2. Inclusion of Export Sale Proceeds Realized Subsequently in Current Year's Export Turnover:
The revenue also contested the CIT(A)'s inclusion of export sale proceeds realized after the prescribed time as part of the current year's export turnover. The CIT(A) relied on Section 155(11A) of the Act and the Karnataka High Court's decision in Wipro Ltd. vs. DCIT, which supports treating such proceeds as part of the current year's export turnover. The Tribunal upheld the CIT(A)'s decision, noting that the revenue did not provide evidence of the Supreme Court reversing the High Court's ruling. Thus, this ground of appeal was also dismissed.
3. Set-off of Losses of One 10A Unit Against Profits of Another 10A Unit:
The revenue argued against the CIT(A)'s decision not to set off the loss of one 10A unit against the profits of another 10A unit. The CIT(A) followed the ITAT's decision in the assessee's own case for the assessment year 2007-08 and the Supreme Court's ruling in CIT vs. Yokogawa India Ltd., which clarified that deductions under Section 10A are specific to the eligible undertaking and should be computed independently.

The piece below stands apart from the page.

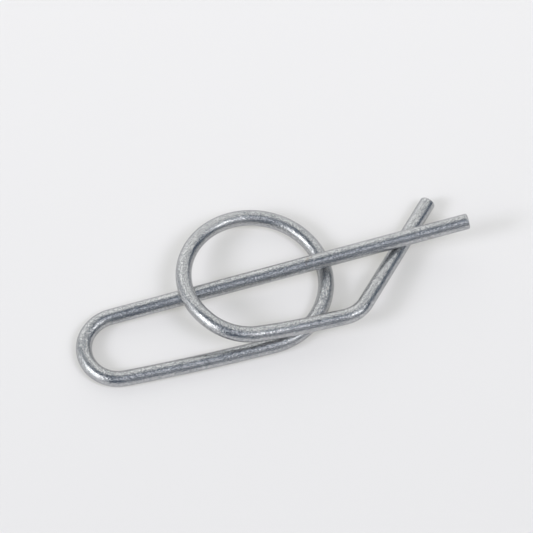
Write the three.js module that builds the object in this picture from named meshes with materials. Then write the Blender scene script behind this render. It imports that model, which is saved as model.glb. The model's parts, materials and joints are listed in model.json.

The Tribunal agreed with the CIT(A)'s interpretation and dismissed the revenue's appeal on this ground.
4. Reduction of Telecommunication and Insurance Expenditure from Both Export Turnover and Total Turnover:
The revenue challenged the CIT(A)'s decision to reduce telecommunication and insurance expenditure incurred in foreign currency from both export turnover and total turnover. The CIT(A) based its decision on the Supreme Court's ruling in CIT vs. HCL Technologies Ltd., which held that such expenditures should be excluded from both export turnover and total turnover to avoid an illogical and unjust result. The Tribunal upheld the CIT(A)'s decision, finding it consistent with the Supreme Court's interpretation, and dismissed the revenue's appeal on this ground.
Separate Judgments Delivered:
The Tribunal delivered a common judgment for ITA Nos. 1516 & 1517/Bang/2017, dismissing the revenue's appeals for both assessment years 2010-11 and 2011-12. In the cross-appeal (ITA No. 1222/Bang/2017) filed by the assessee for the assessment year 2011-12, the Tribunal allowed the appeal, holding that advances written back to the profit and loss account constitute business income eligible for deduction under Section 10A, following the Karnataka High Court's decision in Hewlett Packard Global Soft Ltd.
Conclusion:
The appeals filed by the revenue were dismissed, and the cross-appeal filed by the assessee was allowed. The Tribunal's order was pronounced in the open court on 05th December 2018.